Wednesday morning I ventured to New Carrollton, the last stop on the D.C. Metro’s orange line. The Vice-President’s daily press schedule misleadingly described the speech he was to give on the stimulus spending bill as being at the station. Upon exiting I saw no visible signs of a political event. All I could see was a massive sea of parking. After asking everyone where the event was, only one person seemed to know. He gestured in a direction that a I took to be straight to my right, but several minutes of walking that way led only to the end of the parking lot. When I got back he clarified that he meant across the parking and across the highway beyond. Outside the parking lot was a wide road, and another parking lot across the street. From there I walked towards the highway overpass along the shoulder of the road, feeling increasingly unsafe as the road bent and the shoulder narrowed until I could barely go further and there was clearly nothing one could get to on foot worth seeing.

Later, I discovered that the event had been held at a nearby facility for D.C. metrobuses, and was pegged to Earth Day. Vice-President Biden was announcing that $300 million of the stimulus money would be spent on helping cities buy more efficient bus fleets. “From advanced battery cars to hybrid-electric city buses, we’re going put Recovery Act dollars to work deploying cleaner, greener vehicles in cities and towns across the nation that will cut costs, reduce pollution and create the jobs that will drive our economic recovery,” said Biden.

I’m all for that, but there’s an irony seemingly lost on the White House. The environment where they chose to have the event is completely inhospitable to pedestrians. It’s great that there are metro stations in the D.C. suburbs. But this area, not far from the District border, is a network of highways, huge buildings surrounded by parking lots and wide roads. Although I did see people arriving at the station by bus, there were enormous numbers of cars parked there. You could not walk to any sort of business.

The reason our carbon emissions are so out of proportion to our population is largely because of this disastrous mode of urban/suburban development. As I note in my new article on suburban planning, transportation accounts for 32 percent of total CO2 emissions in the U.S. — the most of any end-use sector. Americans use cars for almost 90 percent of all their trips, compared to 58 percent in the United Kingdom. This is more attributable to the proliferation of unattractive, inaccessible environments like the one I saw today than it is to the inefficiency of city automobile fleets. $300 million for cleaner buses is great as far as it goes, but it does not go nearly far enough in curbing carbon emissions. Only a radically new approach to urban planning will have the effect we need.

Ben Adler reports on Republican and conservative politics and media for The Nation as a Contributing Writer. He previously covered national politics and policy as a staffer at Newsweek, Politico and the Center for American Progress. Ben also writes regularly about urban and environmental policy, and he was a 2008-2009 urban leaders fellow at Next American City.

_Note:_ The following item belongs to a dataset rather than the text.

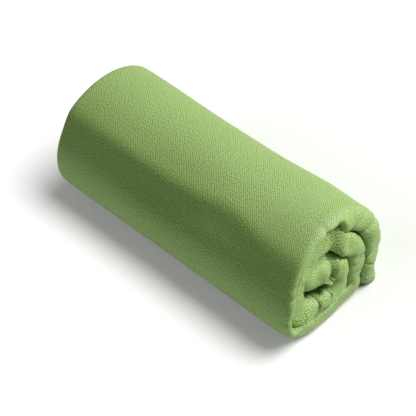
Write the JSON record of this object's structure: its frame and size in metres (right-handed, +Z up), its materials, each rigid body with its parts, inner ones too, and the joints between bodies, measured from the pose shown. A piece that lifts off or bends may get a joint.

ben adler urban nation biden new carrollton washington, d.c.

Comments

  1. john in USA on Thu, Apr 30, 2009 at 4:10am

    P.S THE GREEN AGENDA

  2. allitia dibernardo on Sun, May 03, 2009 at 6:21am

    Thanks for this telling anecdote.  For those of us who come from older urban areas, in my case Philadelphia, it can be a bewildering experience to experience sprawl first-hand and at-risk.  I recently was outside of DC , at an alleged “town”, for a meeting with the FDA in their new compound and wanted to get a Starbucks.  Although I could see the coffee shop in an adjacent stripmall, there was no path for me to take that seemed remotely safe.  I tried anyway and eventually gave up trying to cross 4 lanes of traffic at an intersection where the volume of cars pouring out of the mall parking lots (and turning across my path) was staggering.  The thought occurred to me upon returning to Philadelphia that there is no way to turn that kind of sprawl into the kind of high-density, traffic-intense but human-centered fabric we have in older cities.  It also occurred to me that residents who live in these towns-in-name-only interact chiefly with traffic and parking lots during the course of the commuting day, which is a very impoverished and depleted mode of public interface.  This kind of car-centered civic planning fails on so many levels we have to ask, why we keep doing it?